The judge's questions regarding Prop. 215 alerted potential jurors that medical cannabis is an issue in the case. But it's uncertain how much specific information about medical cannabis the judge will permit jurors, or whether jurors will nullify by entering a verdict contrary to the instruction of the court. Jurors who convicted another medical marijuana grower two months ago were outraged when they later learned that their vote had sent him to prison for 10 years.

''It is not the court that placed marijuana in Schedule One; the court is simply following the law,'' said Judge Breyer.

A Bitter Legal Struggle

During two weeks of hearings prior to jury selection, Rosenthal's lawyers engaged in a bitter legal struggle with Judge Breyer, who sought to block Rosenthal from using Prop. 215 as a defense against federal charges. Breyer denied defense motions to dismiss the charges based on selective prosecution, lack of jurisdiction, official immunity, and 9th and 10th Amendment arguments.

The defense also argued that the charges should be dismissed on due process grounds because the government's prosecution is a form of entrapment by estoppel. This argument applies when a government agent tells the defendant that certain conduct is legal and the defendant believes the official.

''I was following 215 in good faith,'' argues Rosenthal. ''I had been made an officer of the city and been immunized, and the whole question is whether in spite of all this, the federal government can come in and arbitrarily choose one person to persecute.''

Rosenthal's attorneys presented evidence that the DEA gave assurances to local medical marijuana activists that they would respect California's medical marijuana laws. Several Oakland city officials, including the city attorney and the former head of the Oakland Police Department's Narcotics Division, also testified in pre-trial hearings that they were never told told by the DEA that they were violating federal law and could be subject to federal prosecution.

The City of Oakland sought to protect medical marijuana providers using a provision in the Controlled Substances Act which allows local municipalities to deputize agents of the city and immunize them from civil and criminal liability. This legal exception, known as 885(d), protects law enforcement agents who possess, buy or sell drugs in the course of their duties.

Judge Breyer rejected the estoppel argument asserting that DEA assurances not to prosecute were hearsay. He also ruled that Oakland city officials were not authorized to relay such assurances and that lack of swift enforcement action by federal law enforcement did not imply consent.

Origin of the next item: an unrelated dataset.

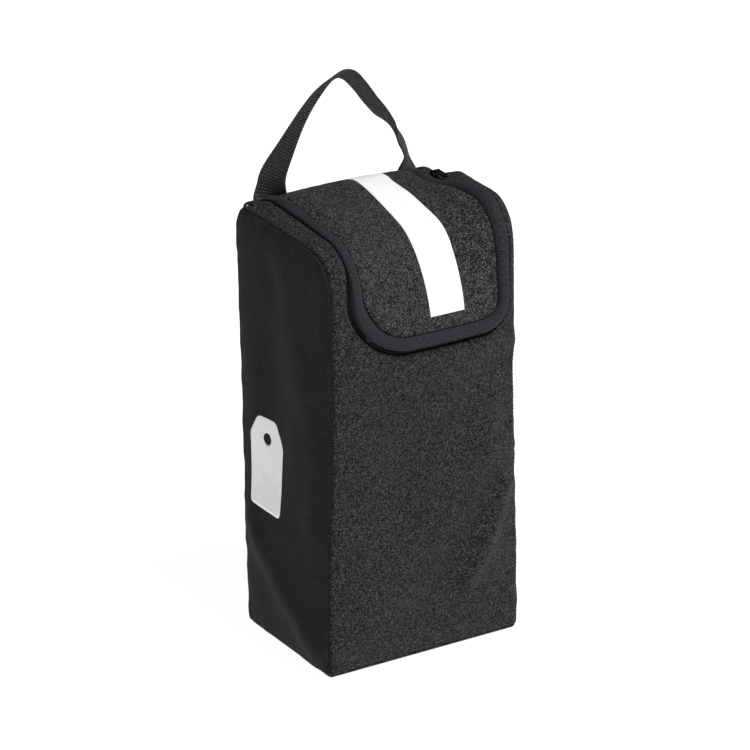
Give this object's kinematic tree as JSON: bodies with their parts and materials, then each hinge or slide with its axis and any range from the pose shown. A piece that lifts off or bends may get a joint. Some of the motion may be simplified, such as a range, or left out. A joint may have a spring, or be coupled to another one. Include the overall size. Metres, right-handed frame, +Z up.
{
  "type": "shoe bag",
  "caption": "Tall soft box bag for a pair of shoes, with a hooded zip lid, bound lid edge, inside seams and a twisted webbing carrying handle.",
  "frame": {"origin": "middle of the base, on the surface that the bag stands on", "axes": "+Z up, front of the bag with the lid's drop towards -Y, +X to the right when facing the back"},
  "size_m": [0.183, 0.1644, 0.4679],
  "materials": {
    "shell_cloth": "woven polyester, matt, fine speckle",
    "side_cloth": "smooth woven polyester, matt",
    "side_mesh": "knitted mesh over lining",
    "lid_cloth": "woven polyester, matt, fine speckle",
    "lining": "thin plain-weave lining",
    "binding_tape": "ribbed binding tape, matt",
    "zip_tape": "woven zip tape",
    "zip_coil": "satin nylon coil",
    "zip_metal": "dark enamel, semi-gloss",
    "webbing": "coarse ribbed polypropylene webbing",
    "white_print": "flat screen print",
    "label": "blank satin label"
  },
  "bodies": {
    "shell": {"front_panel": "shell_cloth", "back_panel": "shell_cloth", "base_panel": "shell_cloth", "side_panel_left": "side_cloth", "side_panel_right": "side_mesh", "seam_binding_left": "binding_tape", "seam_binding_right": "binding_tape", "base_seam_binding_front": "binding_tape", "base_seam_binding_back": "binding_tape", "lid_seam_tape": "binding_tape", "zip_tape_body": "zip_tape", "zip_coil_body": "zip_coil", "zip_end_stop_left": "zip_metal", "zip_end_stop_right": "zip_metal", "zip_end_tab_left": "shell_cloth", "zip_end_tab_right": "shell_cloth", "side_print_mark": "white_print", "care_label": "label"},
    "lid": {"lid_panel": "lid_cloth", "lid_lining": "lining", "lid_binding": "binding_tape", "zip_tape_lid": "zip_tape", "zip_coil_lid": "zip_coil", "lid_print_band": "white_print", "handle_base_left": "webbing", "handle_base_right": "webbing"},
    "handle": {"handle_strap": "webbing"},
    "slider": {"slider_body": "zip_metal", "slider_bridge": "zip_metal"},
    "pull": {"pull_tab": "zip_metal"}
  },
  "joints": [
    {"name": "lid_hinge", "type": "hinge", "parent": "shell", "child": "lid", "pos_m": [0, 0.0704, 0.36469], "axis": [-1, 0, 0], "range_deg": [0, 105]},
    {"name": "handle_swing", "type": "hinge", "parent": "lid", "child": "handle", "pos_m": [0, 0.0704, 0.37369], "axis": [-1, 0, 0], "range_deg": [-46, 42]},
    {"name": "slider_travel", "type": "slide", "parent": "lid", "child": "slider", "axis": [-0.0148, -0.9977, -0.0665], "range_m": [0, 0.01]},
    {"name": "pull_flip", "type": "hinge", "parent": "slider", "child": "pull", "pos_m": [0.07503, 0.03151, 0.37835], "axis": [-0.9999, 0.0148, 0.001], "range_deg": [0, 110]}
  ]
}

On Jan. 16, Rosenthal's defense team took the unusual step of going over the judge's head by filing a writ with the 9th Circuit Court of Appeals asking them to rule on the entrapment by estoppel defense; however, a few days later the court rejected the writ.

Rosenthal's trial is now set to begin on Tuesday, Jan. 21. It is still unclear whether he will take the stand in his own defense, or what the judge will permit him to say. If Rosenthal cannot testify about his state of mind at the time of the alleged crime, he cannot convince the jury that that he had no intent to break the law -- which is normally required for conviction.

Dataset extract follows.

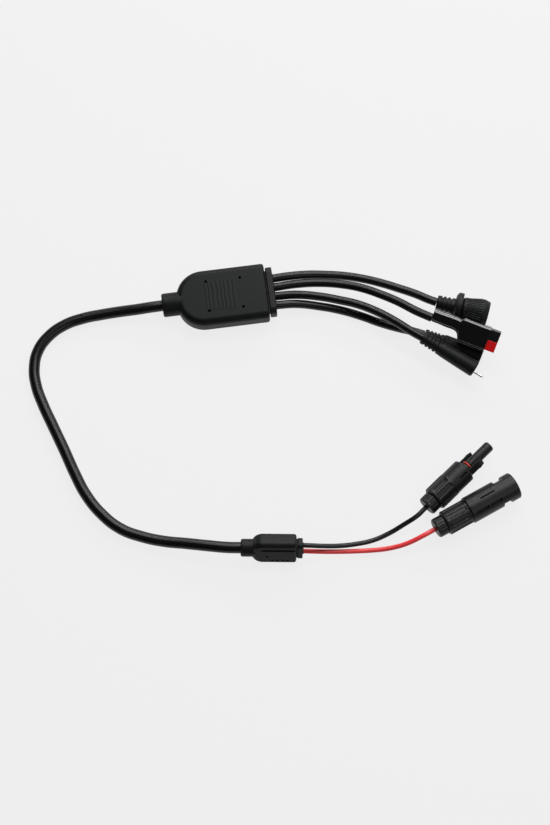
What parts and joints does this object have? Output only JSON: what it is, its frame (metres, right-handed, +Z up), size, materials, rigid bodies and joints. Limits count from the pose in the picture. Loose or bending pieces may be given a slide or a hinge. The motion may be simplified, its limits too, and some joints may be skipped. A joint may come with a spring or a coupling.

Judge Breyer is eager to try the Rosenthal case swiftly with little fanfare, but activists are registering their outrage over what they considered a muzzled trial. Outside the San Francisco federal building on the day that prospective jurors were assembling, five demonstrators stood mute with their mouths gagged. They held signs showing a marijuana leaf which read, ''This is my medicine.''

People excused from the jury said they were aware of the demonstrators. The question now is how much the remaining jurors know about Rosenthal's medical marijuana crop.

Ann Harrison is a San Francisco based science journalist.